Refugees’ camps in Iraq and the Kurdistan territory are about to close down, according to Human Rights Watch. Camps in the Baghdad area are expected to close in December, and those in the Kurdistan region should be closed by 2021. As of today, 27.000 people were forced out of their housing in the camps, since October, where the first of these facilities started closing down.
These camps were created all over Iraq and the Kurdistan region, to provide housing and security to people who were forced to flee their homes due to ISIS’ attacks. Many of the families now residing in those camps fled their homes without anything else but their clothes and a backpack.
Even though human rights activists described the conditions of the camps as being similar to those of jail, and referred to the camps with the name of “open-air prisons”, these facilities were home to the displaced having nowhere to go.

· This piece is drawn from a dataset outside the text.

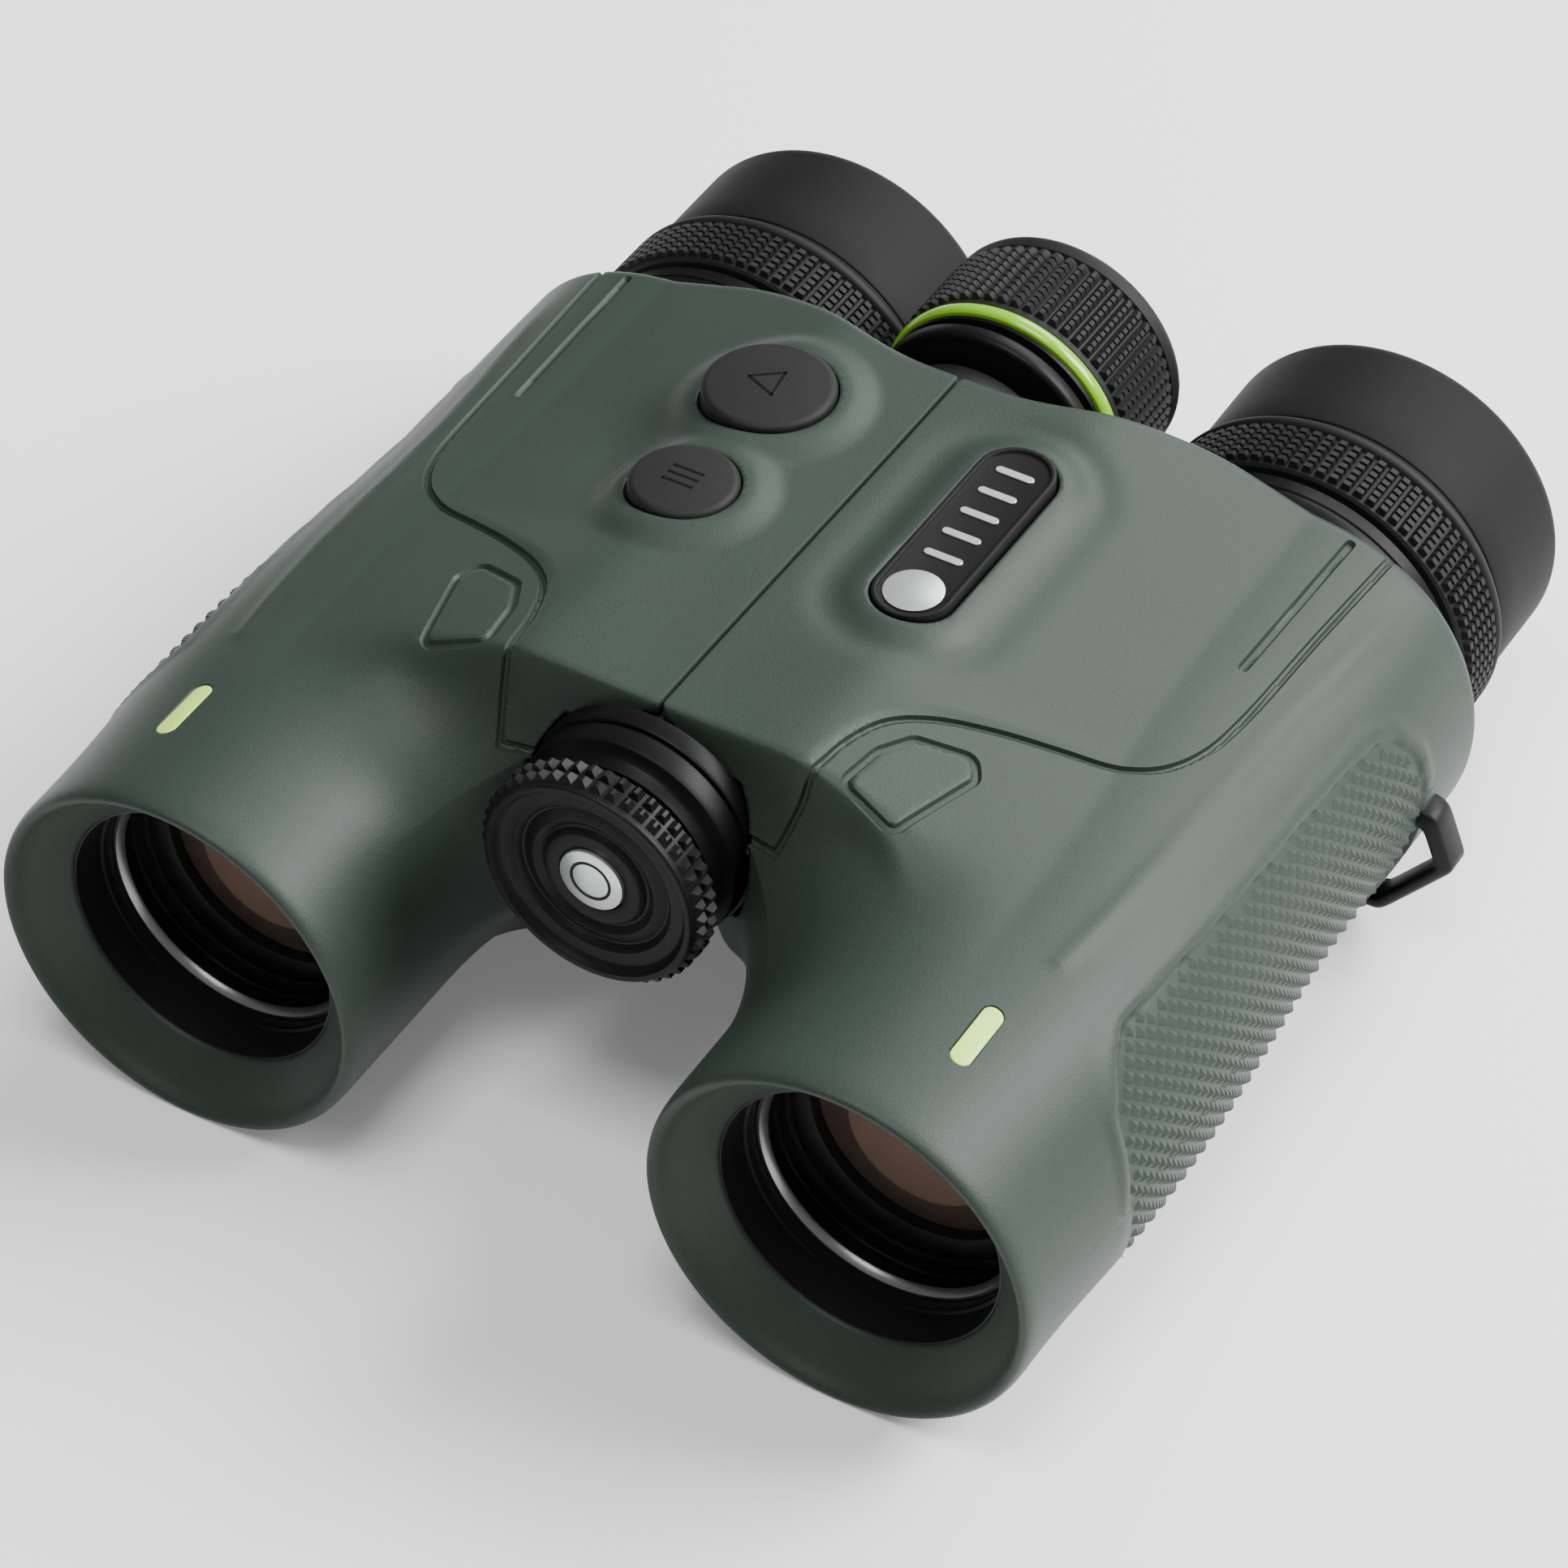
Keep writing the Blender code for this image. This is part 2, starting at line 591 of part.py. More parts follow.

The Iraqi government is closing down these facilities since the danger that drove the displaced to them no longer exists. The ISIS was defeated in Iraq, and therefore the Iraqi authorities deem the existence of the camps unnecessary, since “civilians are no longer endangered by an active conflict” according to AlJazeera.
Warnings from the NGO Human Rights Watch still persist. This organization estimates that the displaced will now be forced into homelessness and poverty. What is more, dangers related to the ISIS conflict such as unexploded ordnance and hostile communities are still present.